----- Extracted data -----
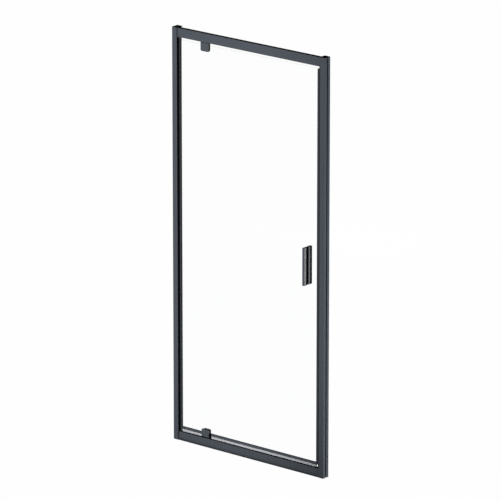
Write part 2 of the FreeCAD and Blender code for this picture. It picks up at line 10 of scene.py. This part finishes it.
-----
----- Extracted data -----
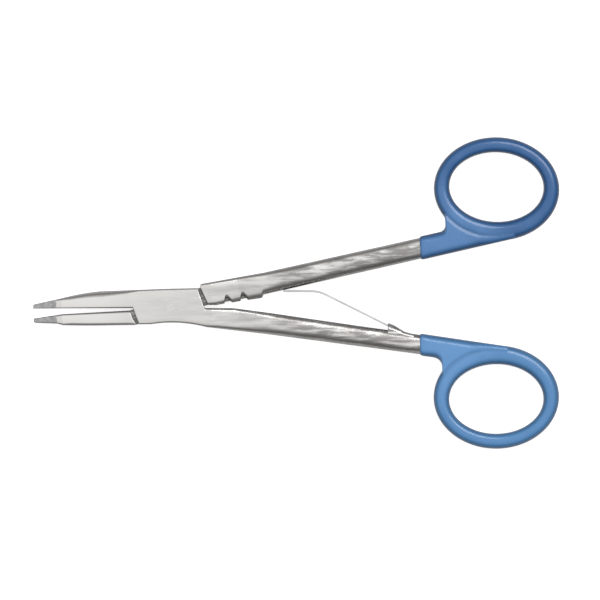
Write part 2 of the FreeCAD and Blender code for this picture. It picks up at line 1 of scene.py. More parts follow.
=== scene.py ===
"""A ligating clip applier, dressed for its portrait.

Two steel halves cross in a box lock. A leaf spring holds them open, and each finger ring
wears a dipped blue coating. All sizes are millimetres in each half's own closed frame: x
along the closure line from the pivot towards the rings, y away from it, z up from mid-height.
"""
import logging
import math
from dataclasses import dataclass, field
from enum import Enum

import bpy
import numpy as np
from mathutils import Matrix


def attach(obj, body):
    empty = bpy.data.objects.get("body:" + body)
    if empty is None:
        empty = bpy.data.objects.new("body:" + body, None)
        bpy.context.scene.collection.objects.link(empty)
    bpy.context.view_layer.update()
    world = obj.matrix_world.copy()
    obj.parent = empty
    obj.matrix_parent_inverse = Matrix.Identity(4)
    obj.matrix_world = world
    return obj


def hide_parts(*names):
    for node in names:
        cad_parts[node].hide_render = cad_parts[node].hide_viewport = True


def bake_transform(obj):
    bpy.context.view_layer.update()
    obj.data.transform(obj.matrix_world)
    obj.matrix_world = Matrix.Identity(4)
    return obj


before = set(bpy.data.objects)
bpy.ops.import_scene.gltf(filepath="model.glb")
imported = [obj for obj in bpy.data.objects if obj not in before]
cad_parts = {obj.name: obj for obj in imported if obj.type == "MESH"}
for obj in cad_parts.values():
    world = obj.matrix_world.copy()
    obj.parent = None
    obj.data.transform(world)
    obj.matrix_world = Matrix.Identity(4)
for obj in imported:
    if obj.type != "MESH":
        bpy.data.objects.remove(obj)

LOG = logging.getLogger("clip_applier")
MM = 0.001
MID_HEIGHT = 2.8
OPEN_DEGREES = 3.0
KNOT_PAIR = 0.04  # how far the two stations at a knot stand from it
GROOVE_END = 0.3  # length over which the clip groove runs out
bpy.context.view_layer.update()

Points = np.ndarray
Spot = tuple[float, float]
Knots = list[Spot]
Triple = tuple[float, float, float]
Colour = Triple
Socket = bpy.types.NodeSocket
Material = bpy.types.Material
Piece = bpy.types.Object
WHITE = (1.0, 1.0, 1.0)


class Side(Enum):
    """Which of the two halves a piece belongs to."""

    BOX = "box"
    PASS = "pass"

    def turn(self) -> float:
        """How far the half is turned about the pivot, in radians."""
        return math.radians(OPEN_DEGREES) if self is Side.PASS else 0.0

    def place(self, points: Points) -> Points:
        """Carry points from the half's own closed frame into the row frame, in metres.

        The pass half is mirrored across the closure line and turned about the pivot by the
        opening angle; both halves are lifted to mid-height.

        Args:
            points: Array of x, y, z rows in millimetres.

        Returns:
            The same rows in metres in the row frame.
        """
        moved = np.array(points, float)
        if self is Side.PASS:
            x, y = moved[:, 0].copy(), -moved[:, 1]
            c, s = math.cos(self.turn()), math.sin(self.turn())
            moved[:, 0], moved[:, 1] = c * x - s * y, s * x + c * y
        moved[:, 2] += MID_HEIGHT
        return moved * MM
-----
----- Extracted data -----
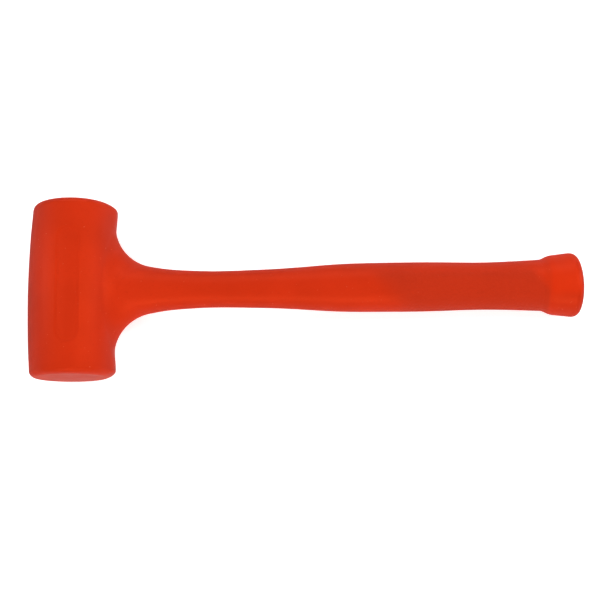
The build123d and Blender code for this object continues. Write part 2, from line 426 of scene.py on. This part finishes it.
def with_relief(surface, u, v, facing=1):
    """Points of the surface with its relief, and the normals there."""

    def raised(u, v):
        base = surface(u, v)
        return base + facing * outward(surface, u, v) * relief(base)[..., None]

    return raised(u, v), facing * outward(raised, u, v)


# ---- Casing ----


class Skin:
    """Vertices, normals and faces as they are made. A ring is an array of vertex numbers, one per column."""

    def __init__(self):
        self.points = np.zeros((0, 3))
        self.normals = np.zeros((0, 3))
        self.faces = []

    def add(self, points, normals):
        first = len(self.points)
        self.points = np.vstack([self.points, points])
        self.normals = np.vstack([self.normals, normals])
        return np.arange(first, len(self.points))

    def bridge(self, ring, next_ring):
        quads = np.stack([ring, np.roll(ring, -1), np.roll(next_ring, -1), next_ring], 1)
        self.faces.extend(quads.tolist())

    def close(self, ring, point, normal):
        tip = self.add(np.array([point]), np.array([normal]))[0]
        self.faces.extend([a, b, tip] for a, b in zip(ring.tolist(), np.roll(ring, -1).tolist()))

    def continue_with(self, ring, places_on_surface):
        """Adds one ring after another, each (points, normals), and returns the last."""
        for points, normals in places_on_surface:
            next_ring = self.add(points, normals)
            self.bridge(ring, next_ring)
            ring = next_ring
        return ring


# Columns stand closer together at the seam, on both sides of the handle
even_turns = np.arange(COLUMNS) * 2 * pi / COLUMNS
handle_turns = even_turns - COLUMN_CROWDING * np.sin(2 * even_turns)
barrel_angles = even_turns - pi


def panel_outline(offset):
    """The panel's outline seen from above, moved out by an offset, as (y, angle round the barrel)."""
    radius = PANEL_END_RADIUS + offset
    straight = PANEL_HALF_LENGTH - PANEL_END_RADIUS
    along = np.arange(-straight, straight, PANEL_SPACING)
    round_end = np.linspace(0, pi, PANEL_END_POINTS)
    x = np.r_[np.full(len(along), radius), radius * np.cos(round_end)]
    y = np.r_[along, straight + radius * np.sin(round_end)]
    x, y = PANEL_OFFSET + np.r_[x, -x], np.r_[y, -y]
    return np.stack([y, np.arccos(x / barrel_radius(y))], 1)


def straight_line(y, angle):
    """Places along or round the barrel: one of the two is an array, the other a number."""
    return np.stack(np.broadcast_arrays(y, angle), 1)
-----
The exercise –
Show all lines from the listing above in which "None" appears.

Problem solution –
    if empty is None:
        empty = bpy.data.objects.new("body:" + body, None)
    obj.parent = None
        return base + facing * outward(surface, u, v) * relief(base)[..., None]